__What the exercise asks__: Report how many lines contain the word "materials"; answer with the number only.

-=-=-=-=-

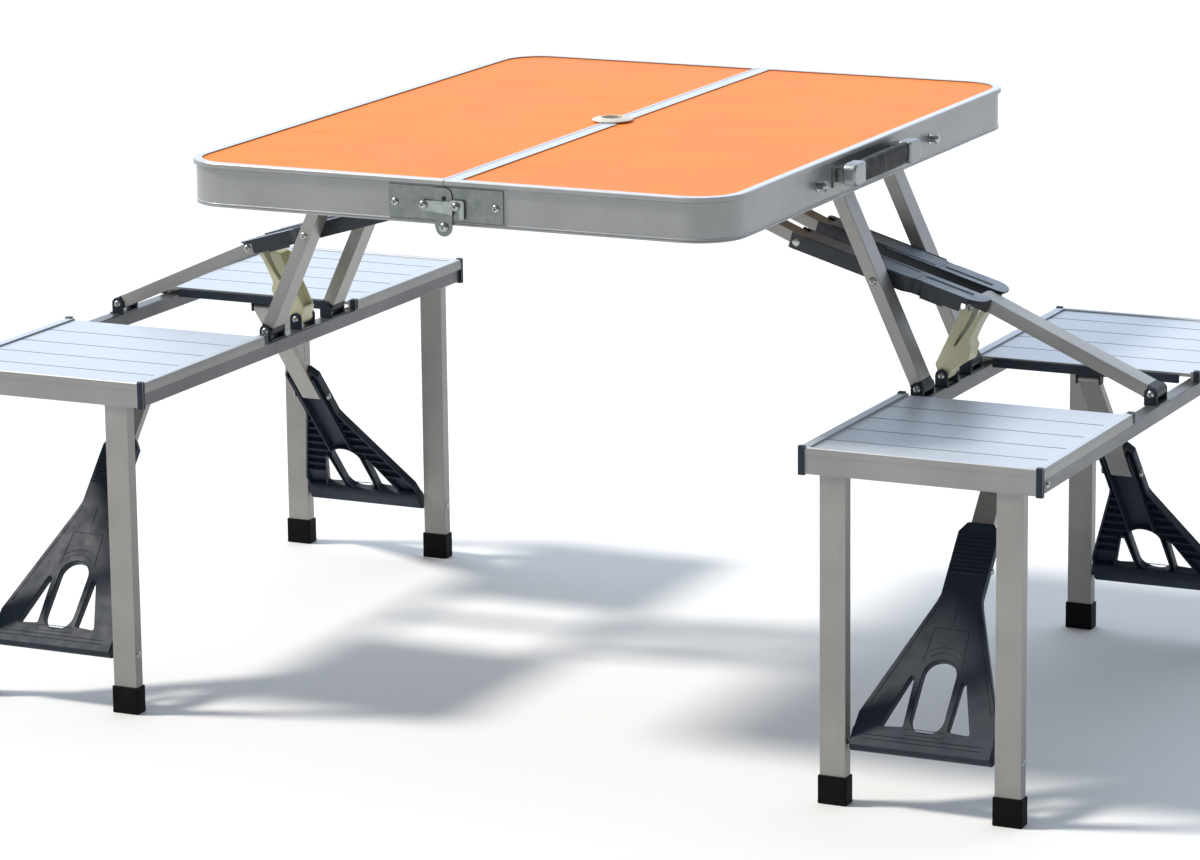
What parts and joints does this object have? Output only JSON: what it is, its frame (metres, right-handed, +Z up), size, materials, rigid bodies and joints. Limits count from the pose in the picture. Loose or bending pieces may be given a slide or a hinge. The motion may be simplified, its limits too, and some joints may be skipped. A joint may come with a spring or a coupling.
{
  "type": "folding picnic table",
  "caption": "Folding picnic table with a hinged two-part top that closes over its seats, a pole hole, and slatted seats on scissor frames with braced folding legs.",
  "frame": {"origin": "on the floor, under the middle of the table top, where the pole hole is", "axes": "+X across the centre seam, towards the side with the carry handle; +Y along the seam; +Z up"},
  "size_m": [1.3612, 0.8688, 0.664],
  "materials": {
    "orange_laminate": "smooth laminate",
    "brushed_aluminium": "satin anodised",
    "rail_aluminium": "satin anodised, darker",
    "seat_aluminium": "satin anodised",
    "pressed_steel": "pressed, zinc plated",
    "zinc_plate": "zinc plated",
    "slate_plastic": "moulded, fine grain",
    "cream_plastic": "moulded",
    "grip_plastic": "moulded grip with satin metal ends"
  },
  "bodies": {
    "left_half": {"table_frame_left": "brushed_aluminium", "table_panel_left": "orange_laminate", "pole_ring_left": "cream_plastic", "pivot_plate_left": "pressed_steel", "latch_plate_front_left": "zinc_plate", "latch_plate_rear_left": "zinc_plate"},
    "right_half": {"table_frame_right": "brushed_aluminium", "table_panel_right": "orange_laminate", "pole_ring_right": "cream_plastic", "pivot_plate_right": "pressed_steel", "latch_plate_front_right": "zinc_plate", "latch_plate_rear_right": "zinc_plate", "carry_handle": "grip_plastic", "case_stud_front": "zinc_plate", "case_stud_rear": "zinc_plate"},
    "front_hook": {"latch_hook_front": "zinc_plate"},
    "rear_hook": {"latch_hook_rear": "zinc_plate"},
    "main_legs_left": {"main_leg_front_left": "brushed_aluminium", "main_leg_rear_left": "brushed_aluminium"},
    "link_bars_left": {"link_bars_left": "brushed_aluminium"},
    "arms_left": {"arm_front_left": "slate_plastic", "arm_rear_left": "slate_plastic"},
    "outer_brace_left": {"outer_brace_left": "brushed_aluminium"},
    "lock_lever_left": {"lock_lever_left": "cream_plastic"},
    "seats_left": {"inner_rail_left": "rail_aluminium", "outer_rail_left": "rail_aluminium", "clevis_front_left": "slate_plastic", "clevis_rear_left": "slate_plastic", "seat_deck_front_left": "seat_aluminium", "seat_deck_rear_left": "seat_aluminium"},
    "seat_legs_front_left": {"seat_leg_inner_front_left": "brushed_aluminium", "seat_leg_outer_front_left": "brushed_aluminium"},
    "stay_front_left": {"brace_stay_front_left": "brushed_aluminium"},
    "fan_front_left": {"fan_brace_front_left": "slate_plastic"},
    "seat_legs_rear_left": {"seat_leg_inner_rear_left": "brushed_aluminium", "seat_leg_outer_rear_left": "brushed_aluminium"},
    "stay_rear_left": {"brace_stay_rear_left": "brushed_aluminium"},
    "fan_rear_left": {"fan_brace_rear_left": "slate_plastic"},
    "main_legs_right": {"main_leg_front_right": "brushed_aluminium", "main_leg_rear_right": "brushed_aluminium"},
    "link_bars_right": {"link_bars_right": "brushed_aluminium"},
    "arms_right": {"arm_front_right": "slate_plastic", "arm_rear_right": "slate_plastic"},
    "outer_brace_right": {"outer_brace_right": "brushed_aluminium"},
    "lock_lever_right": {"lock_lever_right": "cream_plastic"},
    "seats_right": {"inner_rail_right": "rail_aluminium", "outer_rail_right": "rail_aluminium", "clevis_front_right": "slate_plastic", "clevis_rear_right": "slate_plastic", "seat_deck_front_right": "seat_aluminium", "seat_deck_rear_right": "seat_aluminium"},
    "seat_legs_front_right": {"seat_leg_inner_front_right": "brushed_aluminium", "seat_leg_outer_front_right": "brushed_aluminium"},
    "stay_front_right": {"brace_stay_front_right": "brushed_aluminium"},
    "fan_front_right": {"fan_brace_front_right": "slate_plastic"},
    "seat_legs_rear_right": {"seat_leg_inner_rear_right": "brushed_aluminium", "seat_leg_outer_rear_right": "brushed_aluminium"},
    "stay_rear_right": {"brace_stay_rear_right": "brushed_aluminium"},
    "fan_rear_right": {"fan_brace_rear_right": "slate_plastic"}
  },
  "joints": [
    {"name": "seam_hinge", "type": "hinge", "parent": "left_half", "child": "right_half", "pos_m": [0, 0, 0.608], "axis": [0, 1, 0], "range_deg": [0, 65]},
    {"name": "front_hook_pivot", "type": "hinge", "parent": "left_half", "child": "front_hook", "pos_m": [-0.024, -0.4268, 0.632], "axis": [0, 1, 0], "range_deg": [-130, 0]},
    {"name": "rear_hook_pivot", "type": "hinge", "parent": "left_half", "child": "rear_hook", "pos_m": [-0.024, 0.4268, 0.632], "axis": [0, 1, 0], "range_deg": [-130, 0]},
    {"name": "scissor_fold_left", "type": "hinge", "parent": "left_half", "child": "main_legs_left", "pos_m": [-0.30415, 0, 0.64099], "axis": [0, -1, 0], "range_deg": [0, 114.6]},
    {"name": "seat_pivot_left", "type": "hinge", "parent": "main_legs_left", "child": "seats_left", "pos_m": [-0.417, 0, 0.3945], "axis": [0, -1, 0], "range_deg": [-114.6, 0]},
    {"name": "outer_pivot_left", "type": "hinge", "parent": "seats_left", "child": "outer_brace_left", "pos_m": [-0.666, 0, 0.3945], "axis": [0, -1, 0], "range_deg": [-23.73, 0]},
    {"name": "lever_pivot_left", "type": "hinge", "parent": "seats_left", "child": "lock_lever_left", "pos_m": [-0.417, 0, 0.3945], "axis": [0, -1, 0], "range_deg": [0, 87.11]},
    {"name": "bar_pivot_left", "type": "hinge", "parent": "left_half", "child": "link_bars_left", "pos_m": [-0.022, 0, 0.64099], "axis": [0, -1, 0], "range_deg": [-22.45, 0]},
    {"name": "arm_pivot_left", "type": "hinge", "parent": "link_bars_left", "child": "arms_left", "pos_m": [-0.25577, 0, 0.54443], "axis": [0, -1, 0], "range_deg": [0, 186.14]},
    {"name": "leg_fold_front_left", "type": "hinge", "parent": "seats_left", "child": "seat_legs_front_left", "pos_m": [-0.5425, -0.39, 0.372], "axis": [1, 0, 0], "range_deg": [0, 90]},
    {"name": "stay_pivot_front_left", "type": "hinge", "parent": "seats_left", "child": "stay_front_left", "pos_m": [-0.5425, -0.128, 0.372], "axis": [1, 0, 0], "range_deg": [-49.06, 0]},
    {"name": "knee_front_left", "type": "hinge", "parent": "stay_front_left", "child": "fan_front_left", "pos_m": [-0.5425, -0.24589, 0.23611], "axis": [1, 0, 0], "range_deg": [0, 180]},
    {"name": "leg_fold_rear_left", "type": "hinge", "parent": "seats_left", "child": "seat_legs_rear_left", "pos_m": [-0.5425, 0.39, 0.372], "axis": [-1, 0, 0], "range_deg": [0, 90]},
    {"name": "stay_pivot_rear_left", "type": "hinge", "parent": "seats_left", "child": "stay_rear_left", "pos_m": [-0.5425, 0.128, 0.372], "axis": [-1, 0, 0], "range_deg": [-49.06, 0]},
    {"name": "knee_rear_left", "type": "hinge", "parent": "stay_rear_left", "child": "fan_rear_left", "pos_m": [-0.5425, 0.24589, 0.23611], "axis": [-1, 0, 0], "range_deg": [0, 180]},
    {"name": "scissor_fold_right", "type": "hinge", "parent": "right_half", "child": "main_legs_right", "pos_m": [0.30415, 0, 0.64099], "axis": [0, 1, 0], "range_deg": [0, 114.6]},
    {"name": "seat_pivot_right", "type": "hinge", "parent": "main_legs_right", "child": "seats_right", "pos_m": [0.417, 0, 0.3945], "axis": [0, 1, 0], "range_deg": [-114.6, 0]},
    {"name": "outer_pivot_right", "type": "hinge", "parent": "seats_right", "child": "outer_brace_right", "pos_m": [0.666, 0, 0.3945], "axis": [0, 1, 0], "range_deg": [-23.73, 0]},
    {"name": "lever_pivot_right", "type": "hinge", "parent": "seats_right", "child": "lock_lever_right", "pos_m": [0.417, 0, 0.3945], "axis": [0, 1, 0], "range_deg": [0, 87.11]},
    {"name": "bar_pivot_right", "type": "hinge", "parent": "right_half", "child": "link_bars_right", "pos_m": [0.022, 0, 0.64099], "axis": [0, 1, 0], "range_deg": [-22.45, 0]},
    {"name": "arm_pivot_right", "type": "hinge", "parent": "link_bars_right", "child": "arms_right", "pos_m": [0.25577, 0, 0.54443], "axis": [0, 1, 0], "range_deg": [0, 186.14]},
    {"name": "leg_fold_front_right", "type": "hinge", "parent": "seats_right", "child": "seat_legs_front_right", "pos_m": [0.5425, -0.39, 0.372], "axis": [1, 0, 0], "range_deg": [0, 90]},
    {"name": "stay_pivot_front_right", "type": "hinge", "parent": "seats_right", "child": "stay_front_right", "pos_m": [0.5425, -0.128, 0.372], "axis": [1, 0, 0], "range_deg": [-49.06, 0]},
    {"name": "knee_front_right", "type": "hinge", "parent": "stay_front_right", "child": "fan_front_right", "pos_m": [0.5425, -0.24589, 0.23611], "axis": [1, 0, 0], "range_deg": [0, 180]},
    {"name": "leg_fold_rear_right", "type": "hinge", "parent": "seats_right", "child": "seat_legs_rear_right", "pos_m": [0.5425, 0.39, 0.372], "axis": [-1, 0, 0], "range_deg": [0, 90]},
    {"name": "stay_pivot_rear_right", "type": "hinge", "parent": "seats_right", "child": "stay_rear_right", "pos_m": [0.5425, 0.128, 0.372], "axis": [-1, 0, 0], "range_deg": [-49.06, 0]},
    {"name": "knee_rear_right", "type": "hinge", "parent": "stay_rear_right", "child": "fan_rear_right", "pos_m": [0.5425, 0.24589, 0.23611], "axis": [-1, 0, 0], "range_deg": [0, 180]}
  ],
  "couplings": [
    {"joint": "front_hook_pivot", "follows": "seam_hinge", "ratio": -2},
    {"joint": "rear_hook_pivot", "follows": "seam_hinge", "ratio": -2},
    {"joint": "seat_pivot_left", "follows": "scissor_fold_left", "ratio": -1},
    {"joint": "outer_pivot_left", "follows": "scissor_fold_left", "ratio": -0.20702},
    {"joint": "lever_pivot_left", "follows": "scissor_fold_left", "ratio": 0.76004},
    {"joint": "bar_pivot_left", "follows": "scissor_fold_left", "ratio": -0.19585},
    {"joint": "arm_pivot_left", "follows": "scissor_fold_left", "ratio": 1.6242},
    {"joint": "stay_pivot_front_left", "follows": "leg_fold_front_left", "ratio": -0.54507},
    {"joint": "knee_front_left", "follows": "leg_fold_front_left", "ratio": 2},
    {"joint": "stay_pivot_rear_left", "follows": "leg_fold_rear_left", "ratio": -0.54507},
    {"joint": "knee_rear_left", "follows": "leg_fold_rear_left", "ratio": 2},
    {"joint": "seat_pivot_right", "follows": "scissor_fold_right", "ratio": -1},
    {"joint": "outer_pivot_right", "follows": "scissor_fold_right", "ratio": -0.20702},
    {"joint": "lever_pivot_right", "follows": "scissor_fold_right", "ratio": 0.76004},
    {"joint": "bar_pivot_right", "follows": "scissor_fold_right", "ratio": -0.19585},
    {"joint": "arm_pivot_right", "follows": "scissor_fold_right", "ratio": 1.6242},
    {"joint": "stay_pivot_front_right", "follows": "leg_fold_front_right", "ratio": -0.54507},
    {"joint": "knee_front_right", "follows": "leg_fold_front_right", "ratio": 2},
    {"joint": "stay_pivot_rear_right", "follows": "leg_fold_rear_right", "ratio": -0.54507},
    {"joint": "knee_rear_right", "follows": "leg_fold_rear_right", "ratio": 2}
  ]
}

-=-=-=-=-

__Exercise result__: 2